Design and Analysis of Algorithms

CSE 5311 Section 003 Fall 2004

Program 1

Due: September 29, 2004 (midnight). No late submissions accepted.

Consider the problem of maintaining a database of employees indexed by a unique 10-digit identification number. We want the database to support fast insert and search operations, but also be able to output the numbers in sorted order. Normally, we would store other information about the employee, but for the purposes of this assignment, we will just store the ID number. We will try two solutions to the problem: hash table and red-black tree. The hash table supports fast insert and search, but requires a full sort on the table. The red-black tree provides more balanced support of all three operations. Our goal is to compare the running time and memory requirements of the two solutions on test data. The specifics of the assignment follow.

  1. Implement an open-addressing hash table consistent with the algorithms described in the textbook. The hash function and probe technique are up to you, but should be chosen in order to maximize hash table performance and minimize memory usage (i.e., the size of the hash table). The hash table size, hash function and probe technique should remain fixed throughout all experiments. You may implement the hash table solution yourself, or use code obtained from another source (e.g., the internet). However, if you use any code that is not your own, you must provide a reference (location and author) for the code in a comment and in the summary document described later. You cannot use code written by other students in the class.

  2. Implement an efficient algorithm that produces a separate array containing the numbers in the hash table sorted in increasing order. This should be implemented by you alone, but can make use of the programming language's built-in sorting functionality.

  3. Implement a red-black tree consistent with the algorithms described in the textbook. You only need to implement insert and search operations, as well as an efficient traversal algorithm for producing the sorted array of ID numbers. Again, you may implement the red-black tree yourself, or use code obtained from another source (e.g., the internet). However, if you use any code that is not your own, you must provide a reference (location and author) for the code in a comment and in the summary document described later. You cannot use code written by other students in the class.

  4. Implement code that can generate a sequence of N unique, random 10-digit numbers. This should be implemented by you alone, but can make use of the programming language's built-in random number generation functionality.

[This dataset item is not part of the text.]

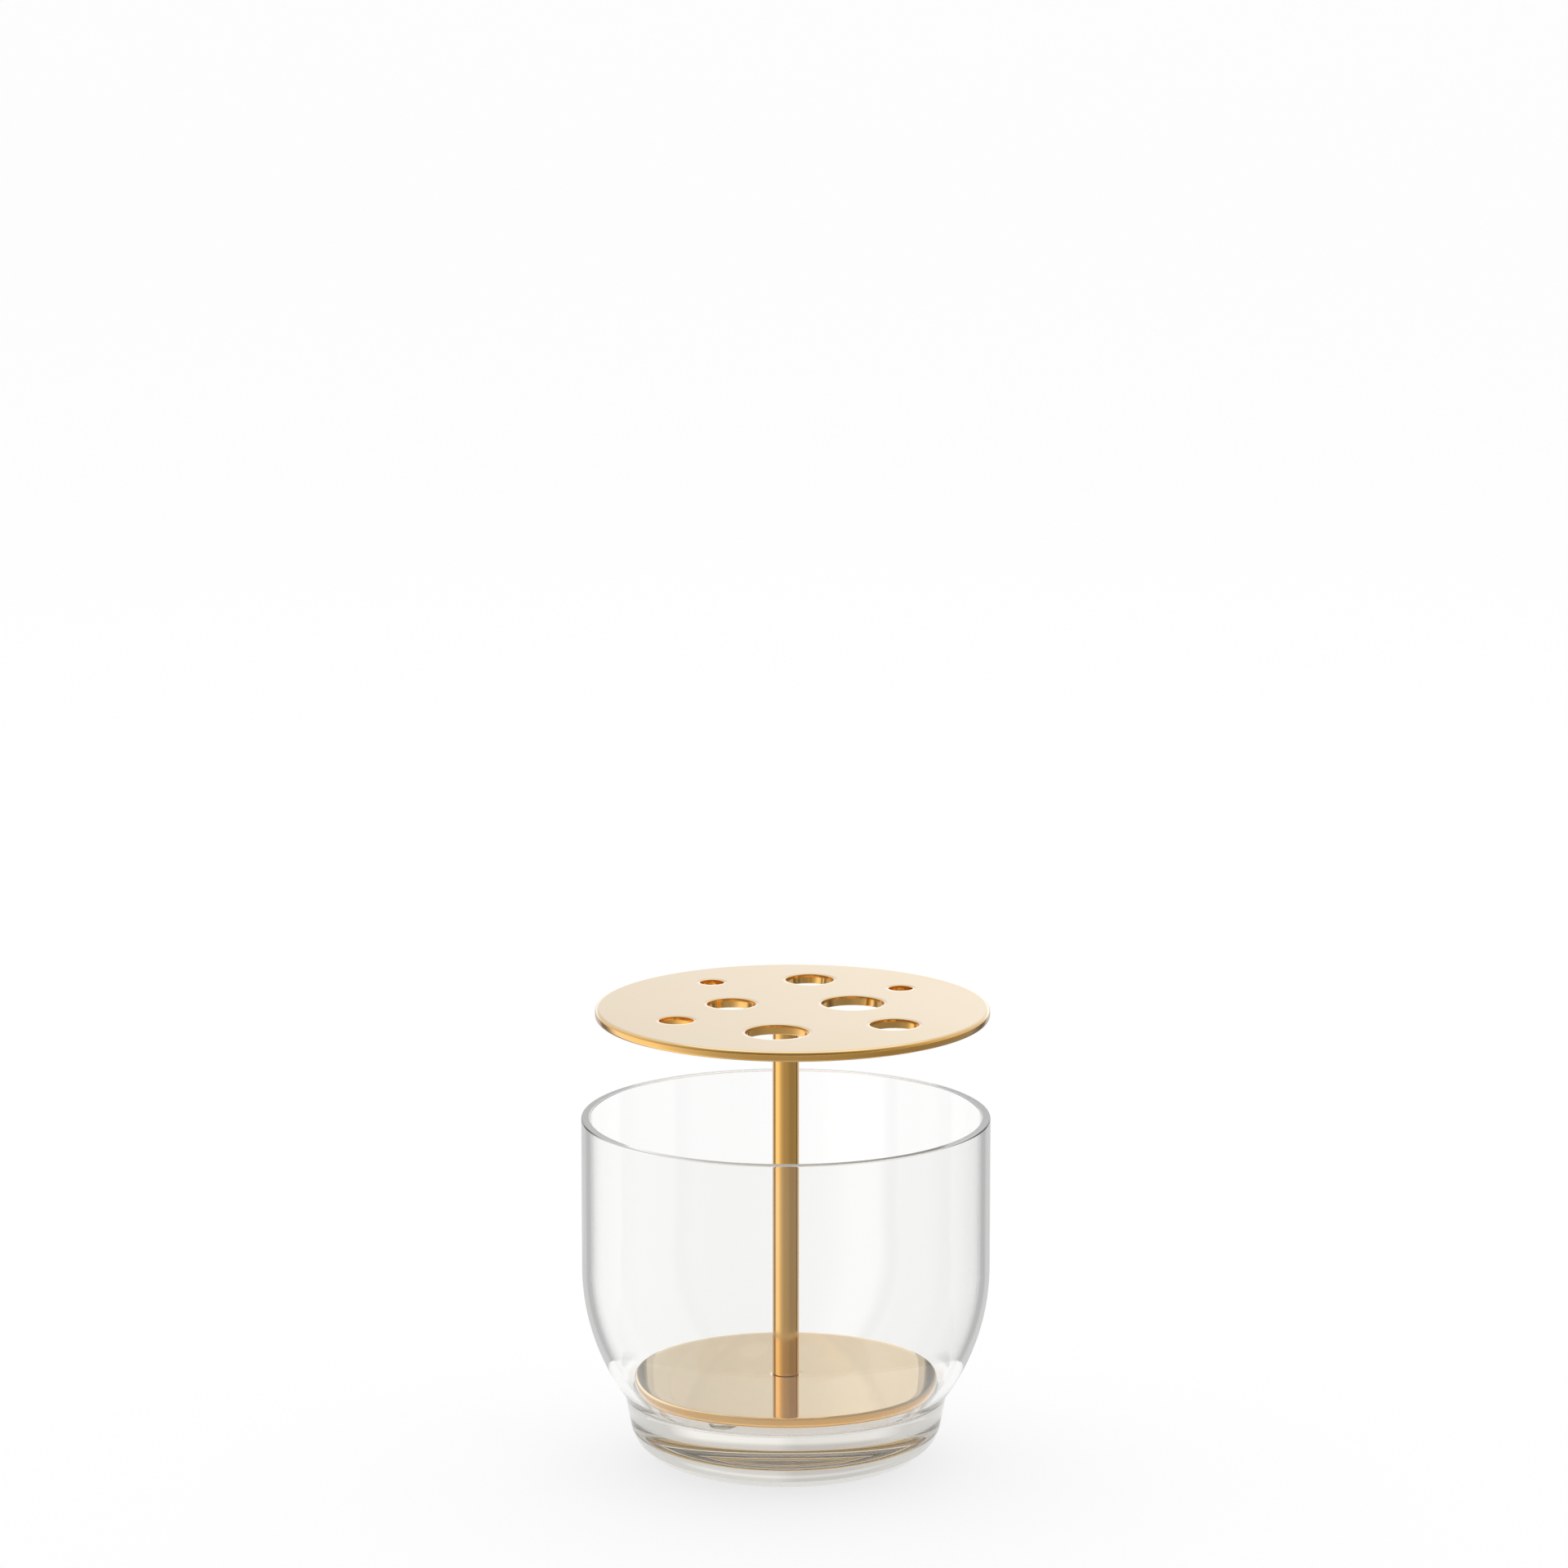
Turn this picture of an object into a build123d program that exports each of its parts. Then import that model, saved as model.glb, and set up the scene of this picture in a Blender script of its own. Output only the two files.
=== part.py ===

  5. Integrate the hash table and red-black tree solutions into one program. The program should also include a control algorithm that can allocate and deallocate the data structures, generate a sequence of unique, random 10-digit numbers, call the various data structure operations and collect the time spent in each phase (insert, search, sort). The control algorithm should be implemented by you alone. Specifically, your control algorithm should do the following.
    for N = 1000, 2000, 3000, ..., 10000
      allocate array A of N unique random 10-digit numbers
      allocate new hash table H and red-black tree T
      insert each element of A into H (record total hash insert time)
      insert each element of A into T (record total tree insert time)
      search for each element of A in H (record total hash search time)
      search for each element of A in T (record total tree search time)
      sort H into A (record total hash sort time)
      sort T into A (record total tree sort time)
      deallocate A, H, T and any other allocated memory
      output N, six individual timings, and two total times (hash and tree)
    

  6. Produce one or more plots showing the eight different timings (six individual and two total) versus N. The number of plots and plotting format should be chosen in order to best compare the two solutions. These plots should be included in the summary document described below. I would recommend the use of MSExcel or similar spreadsheet/plotting application to generate the plots.

  7. Finally, write a summary of your results. The summary should describe any references to code used from other sources, your choices for the hash table implementation, a comparison of memory usage by the hash table and red-black tree, and a discussion of the timings, i.e., which solution was faster for insert, search, sort, overall, and why. The summary should be submitted in MSWord, PDF or PostScript format.

  8. After ensuring that your program compiles and runs correctly on the omega.uta.edu system, submit all source code and the summary document to me (holder@cse.uta.edu) by the above deadline. Please only send one email message; use attachments if sending multiple files. In addition to correct functionality and satisfaction of the above constraints, your submission will be graded based on good programming style and documentation (this includes code from other sources).